• Directions: Copy out the data below verbatim.

::: Data excerpt

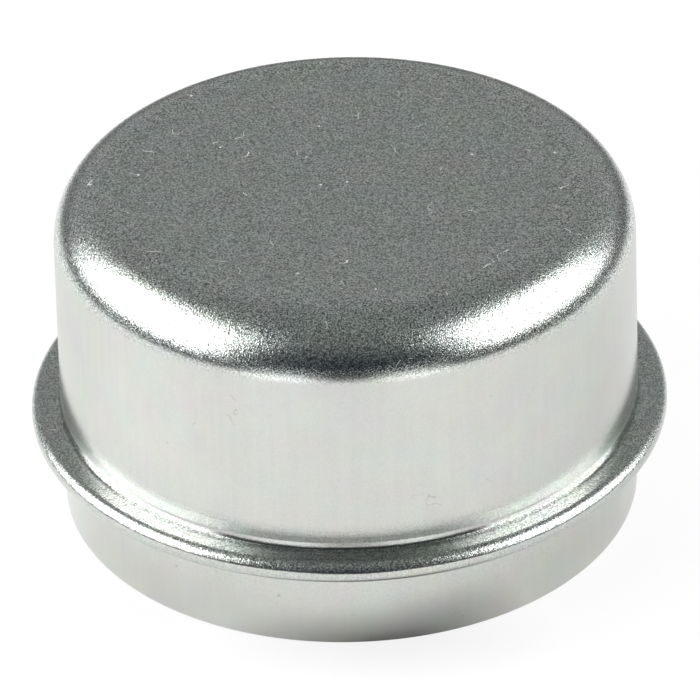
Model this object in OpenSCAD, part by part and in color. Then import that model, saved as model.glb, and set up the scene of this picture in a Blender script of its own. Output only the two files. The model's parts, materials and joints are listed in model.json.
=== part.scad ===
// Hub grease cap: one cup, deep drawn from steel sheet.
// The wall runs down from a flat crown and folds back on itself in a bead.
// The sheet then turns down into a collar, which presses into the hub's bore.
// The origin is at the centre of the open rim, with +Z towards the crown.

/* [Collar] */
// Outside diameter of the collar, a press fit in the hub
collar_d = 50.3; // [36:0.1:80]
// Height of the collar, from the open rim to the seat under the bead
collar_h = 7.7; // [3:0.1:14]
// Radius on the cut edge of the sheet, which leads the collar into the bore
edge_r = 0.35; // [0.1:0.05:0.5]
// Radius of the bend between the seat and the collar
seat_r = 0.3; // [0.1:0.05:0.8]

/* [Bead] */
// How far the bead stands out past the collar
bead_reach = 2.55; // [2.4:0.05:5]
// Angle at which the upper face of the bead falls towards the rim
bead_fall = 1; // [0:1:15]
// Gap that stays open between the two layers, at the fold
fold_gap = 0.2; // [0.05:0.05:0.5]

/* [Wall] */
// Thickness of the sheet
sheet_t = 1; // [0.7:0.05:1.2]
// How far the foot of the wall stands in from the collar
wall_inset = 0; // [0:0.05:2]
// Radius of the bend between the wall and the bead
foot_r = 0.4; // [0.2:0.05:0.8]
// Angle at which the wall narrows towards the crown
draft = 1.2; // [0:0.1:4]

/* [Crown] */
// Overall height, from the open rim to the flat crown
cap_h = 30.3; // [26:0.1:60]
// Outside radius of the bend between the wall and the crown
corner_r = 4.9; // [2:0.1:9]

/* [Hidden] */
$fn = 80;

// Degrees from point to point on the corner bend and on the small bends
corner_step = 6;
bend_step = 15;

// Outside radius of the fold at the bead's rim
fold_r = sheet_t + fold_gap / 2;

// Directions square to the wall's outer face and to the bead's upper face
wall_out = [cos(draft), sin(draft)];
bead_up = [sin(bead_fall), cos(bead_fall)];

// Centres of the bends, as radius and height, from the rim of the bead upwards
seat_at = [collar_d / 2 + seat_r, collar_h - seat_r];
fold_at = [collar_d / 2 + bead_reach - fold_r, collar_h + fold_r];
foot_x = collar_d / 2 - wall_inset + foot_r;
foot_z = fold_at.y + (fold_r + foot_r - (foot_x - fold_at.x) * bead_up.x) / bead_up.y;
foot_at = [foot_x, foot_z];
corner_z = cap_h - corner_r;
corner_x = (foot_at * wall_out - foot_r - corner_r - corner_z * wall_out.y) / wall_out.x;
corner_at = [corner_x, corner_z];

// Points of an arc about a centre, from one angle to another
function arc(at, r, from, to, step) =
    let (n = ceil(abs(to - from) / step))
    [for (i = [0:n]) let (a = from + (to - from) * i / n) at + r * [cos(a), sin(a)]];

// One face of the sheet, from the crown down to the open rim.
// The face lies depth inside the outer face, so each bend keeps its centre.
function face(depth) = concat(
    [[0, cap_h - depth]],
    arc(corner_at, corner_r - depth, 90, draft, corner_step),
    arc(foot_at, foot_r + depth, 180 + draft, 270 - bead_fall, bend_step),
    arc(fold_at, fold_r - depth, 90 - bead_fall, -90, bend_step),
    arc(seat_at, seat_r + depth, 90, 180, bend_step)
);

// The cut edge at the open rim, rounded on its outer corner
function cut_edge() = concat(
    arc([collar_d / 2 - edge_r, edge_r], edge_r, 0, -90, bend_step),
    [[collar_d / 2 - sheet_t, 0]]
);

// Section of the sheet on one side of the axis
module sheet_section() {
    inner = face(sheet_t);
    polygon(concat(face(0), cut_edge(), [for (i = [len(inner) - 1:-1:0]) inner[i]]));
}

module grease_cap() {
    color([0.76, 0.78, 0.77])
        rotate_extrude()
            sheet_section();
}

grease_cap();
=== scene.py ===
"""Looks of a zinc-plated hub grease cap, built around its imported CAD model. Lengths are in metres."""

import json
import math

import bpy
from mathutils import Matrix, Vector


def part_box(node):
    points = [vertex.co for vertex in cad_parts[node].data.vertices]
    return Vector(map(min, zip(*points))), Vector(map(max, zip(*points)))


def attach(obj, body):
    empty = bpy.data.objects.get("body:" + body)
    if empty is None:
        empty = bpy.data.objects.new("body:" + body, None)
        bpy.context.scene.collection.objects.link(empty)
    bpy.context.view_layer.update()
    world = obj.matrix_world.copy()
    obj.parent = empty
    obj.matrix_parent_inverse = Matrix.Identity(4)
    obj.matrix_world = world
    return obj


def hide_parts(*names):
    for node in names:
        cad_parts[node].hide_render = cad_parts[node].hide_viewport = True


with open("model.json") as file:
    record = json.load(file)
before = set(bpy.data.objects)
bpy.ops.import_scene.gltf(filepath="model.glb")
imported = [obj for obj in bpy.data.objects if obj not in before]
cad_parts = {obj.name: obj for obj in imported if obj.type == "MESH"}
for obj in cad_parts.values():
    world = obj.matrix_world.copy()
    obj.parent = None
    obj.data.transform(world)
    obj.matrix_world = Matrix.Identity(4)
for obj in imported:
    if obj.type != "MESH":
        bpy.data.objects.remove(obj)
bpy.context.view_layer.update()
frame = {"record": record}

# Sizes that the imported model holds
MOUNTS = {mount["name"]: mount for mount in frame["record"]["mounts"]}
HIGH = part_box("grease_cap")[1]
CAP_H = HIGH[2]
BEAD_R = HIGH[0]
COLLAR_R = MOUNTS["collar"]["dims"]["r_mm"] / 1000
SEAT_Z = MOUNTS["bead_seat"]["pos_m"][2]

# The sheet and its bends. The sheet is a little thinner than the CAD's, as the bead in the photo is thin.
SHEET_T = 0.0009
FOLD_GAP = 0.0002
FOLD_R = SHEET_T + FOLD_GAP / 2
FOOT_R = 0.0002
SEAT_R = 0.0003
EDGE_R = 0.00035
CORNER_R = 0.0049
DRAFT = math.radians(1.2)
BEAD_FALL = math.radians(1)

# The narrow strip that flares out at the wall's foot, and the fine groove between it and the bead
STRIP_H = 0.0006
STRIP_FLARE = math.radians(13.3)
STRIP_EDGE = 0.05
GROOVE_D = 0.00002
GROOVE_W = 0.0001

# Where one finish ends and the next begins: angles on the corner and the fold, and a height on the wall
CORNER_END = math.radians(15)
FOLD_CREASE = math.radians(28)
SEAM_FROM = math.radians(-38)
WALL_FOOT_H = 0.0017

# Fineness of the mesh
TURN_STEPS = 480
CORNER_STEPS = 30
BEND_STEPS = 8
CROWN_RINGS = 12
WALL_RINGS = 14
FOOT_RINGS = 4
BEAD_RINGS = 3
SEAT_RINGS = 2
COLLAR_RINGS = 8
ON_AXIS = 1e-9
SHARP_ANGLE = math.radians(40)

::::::

• Answer to this problem:
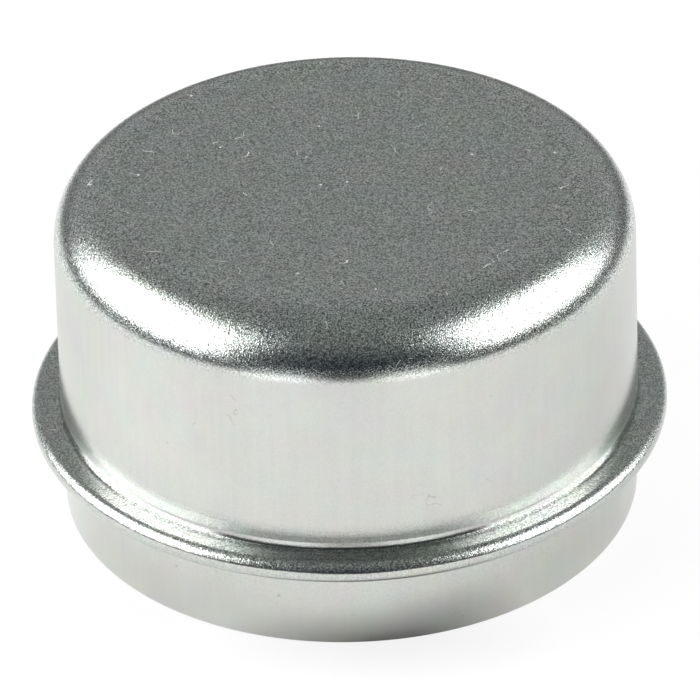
Model this object in OpenSCAD, part by part and in color. Then import that model, saved as model.glb, and set up the scene of this picture in a Blender script of its own. Output only the two files. The model's parts, materials and joints are listed in model.json.
=== part.scad ===
// Hub grease cap: one cup, deep drawn from steel sheet.
// The wall runs down from a flat crown and folds back on itself in a bead.
// The sheet then turns down into a collar, which presses into the hub's bore.
// The origin is at the centre of the open rim, with +Z towards the crown.

/* [Collar] */
// Outside diameter of the collar, a press fit in the hub
collar_d = 50.3; // [36:0.1:80]
// Height of the collar, from the open rim to the seat under the bead
collar_h = 7.7; // [3:0.1:14]
// Radius on the cut edge of the sheet, which leads the collar into the bore
edge_r = 0.35; // [0.1:0.05:0.5]
// Radius of the bend between the seat and the collar
seat_r = 0.3; // [0.1:0.05:0.8]

/* [Bead] */
// How far the bead stands out past the collar
bead_reach = 2.55; // [2.4:0.05:5]
// Angle at which the upper face of the bead falls towards the rim
bead_fall = 1; // [0:1:15]
// Gap that stays open between the two layers, at the fold
fold_gap = 0.2; // [0.05:0.05:0.5]

/* [Wall] */
// Thickness of the sheet
sheet_t = 1; // [0.7:0.05:1.2]
// How far the foot of the wall stands in from the collar
wall_inset = 0; // [0:0.05:2]
// Radius of the bend between the wall and the bead
foot_r = 0.4; // [0.2:0.05:0.8]
// Angle at which the wall narrows towards the crown
draft = 1.2; // [0:0.1:4]

/* [Crown] */
// Overall height, from the open rim to the flat crown
cap_h = 30.3; // [26:0.1:60]
// Outside radius of the bend between the wall and the crown
corner_r = 4.9; // [2:0.1:9]

/* [Hidden] */
$fn = 80;

// Degrees from point to point on the corner bend and on the small bends
corner_step = 6;
bend_step = 15;

// Outside radius of the fold at the bead's rim
fold_r = sheet_t + fold_gap / 2;

// Directions square to the wall's outer face and to the bead's upper face
wall_out = [cos(draft), sin(draft)];
bead_up = [sin(bead_fall), cos(bead_fall)];

// Centres of the bends, as radius and height, from the rim of the bead upwards
seat_at = [collar_d / 2 + seat_r, collar_h - seat_r];
fold_at = [collar_d / 2 + bead_reach - fold_r, collar_h + fold_r];
foot_x = collar_d / 2 - wall_inset + foot_r;
foot_z = fold_at.y + (fold_r + foot_r - (foot_x - fold_at.x) * bead_up.x) / bead_up.y;
foot_at = [foot_x, foot_z];
corner_z = cap_h - corner_r;
corner_x = (foot_at * wall_out - foot_r - corner_r - corner_z * wall_out.y) / wall_out.x;
corner_at = [corner_x, corner_z];

// Points of an arc about a centre, from one angle to another
function arc(at, r, from, to, step) =
    let (n = ceil(abs(to - from) / step))
    [for (i = [0:n]) let (a = from + (to - from) * i / n) at + r * [cos(a), sin(a)]];

// One face of the sheet, from the crown down to the open rim.
// The face lies depth inside the outer face, so each bend keeps its centre.
function face(depth) = concat(
    [[0, cap_h - depth]],
    arc(corner_at, corner_r - depth, 90, draft, corner_step),
    arc(foot_at, foot_r + depth, 180 + draft, 270 - bead_fall, bend_step),
    arc(fold_at, fold_r - depth, 90 - bead_fall, -90, bend_step),
    arc(seat_at, seat_r + depth, 90, 180, bend_step)
);

// The cut edge at the open rim, rounded on its outer corner
function cut_edge() = concat(
    arc([collar_d / 2 - edge_r, edge_r], edge_r, 0, -90, bend_step),
    [[collar_d / 2 - sheet_t, 0]]
);

// Section of the sheet on one side of the axis
module sheet_section() {
    inner = face(sheet_t);
    polygon(concat(face(0), cut_edge(), [for (i = [len(inner) - 1:-1:0]) inner[i]]));
}

module grease_cap() {
    color([0.76, 0.78, 0.77])
        rotate_extrude()
            sheet_section();
}

grease_cap();
=== scene.py ===
"""Looks of a zinc-plated hub grease cap, built around its imported CAD model. Lengths are in metres."""

import json
import math

import bpy
from mathutils import Matrix, Vector


def part_box(node):
    points = [vertex.co for vertex in cad_parts[node].data.vertices]
    return Vector(map(min, zip(*points))), Vector(map(max, zip(*points)))


def attach(obj, body):
    empty = bpy.data.objects.get("body:" + body)
    if empty is None:
        empty = bpy.data.objects.new("body:" + body, None)
        bpy.context.scene.collection.objects.link(empty)
    bpy.context.view_layer.update()
    world = obj.matrix_world.copy()
    obj.parent = empty
    obj.matrix_parent_inverse = Matrix.Identity(4)
    obj.matrix_world = world
    return obj


def hide_parts(*names):
    for node in names:
        cad_parts[node].hide_render = cad_parts[node].hide_viewport = True


with open("model.json") as file:
    record = json.load(file)
before = set(bpy.data.objects)
bpy.ops.import_scene.gltf(filepath="model.glb")
imported = [obj for obj in bpy.data.objects if obj not in before]
cad_parts = {obj.name: obj for obj in imported if obj.type == "MESH"}
for obj in cad_parts.values():
    world = obj.matrix_world.copy()
    obj.parent = None
    obj.data.transform(world)
    obj.matrix_world = Matrix.Identity(4)
for obj in imported:
    if obj.type != "MESH":
        bpy.data.objects.remove(obj)
bpy.context.view_layer.update()
frame = {"record": record}

# Sizes that the imported model holds
MOUNTS = {mount["name"]: mount for mount in frame["record"]["mounts"]}
HIGH = part_box("grease_cap")[1]
CAP_H = HIGH[2]
BEAD_R = HIGH[0]
COLLAR_R = MOUNTS["collar"]["dims"]["r_mm"] / 1000
SEAT_Z = MOUNTS["bead_seat"]["pos_m"][2]

# The sheet and its bends. The sheet is a little thinner than the CAD's, as the bead in the photo is thin.
SHEET_T = 0.0009
FOLD_GAP = 0.0002
FOLD_R = SHEET_T + FOLD_GAP / 2
FOOT_R = 0.0002
SEAT_R = 0.0003
EDGE_R = 0.00035
CORNER_R = 0.0049
DRAFT = math.radians(1.2)
BEAD_FALL = math.radians(1)

# The narrow strip that flares out at the wall's foot, and the fine groove between it and the bead
STRIP_H = 0.0006
STRIP_FLARE = math.radians(13.3)
STRIP_EDGE = 0.05
GROOVE_D = 0.00002
GROOVE_W = 0.0001

# Where one finish ends and the next begins: angles on the corner and the fold, and a height on the wall
CORNER_END = math.radians(15)
FOLD_CREASE = math.radians(28)
SEAM_FROM = math.radians(-38)
WALL_FOOT_H = 0.0017

# Fineness of the mesh
TURN_STEPS = 480
CORNER_STEPS = 30
BEND_STEPS = 8
CROWN_RINGS = 12
WALL_RINGS = 14
FOOT_RINGS = 4
BEAD_RINGS = 3
SEAT_RINGS = 2
COLLAR_RINGS = 8
ON_AXIS = 1e-9
SHARP_ANGLE = math.radians(40)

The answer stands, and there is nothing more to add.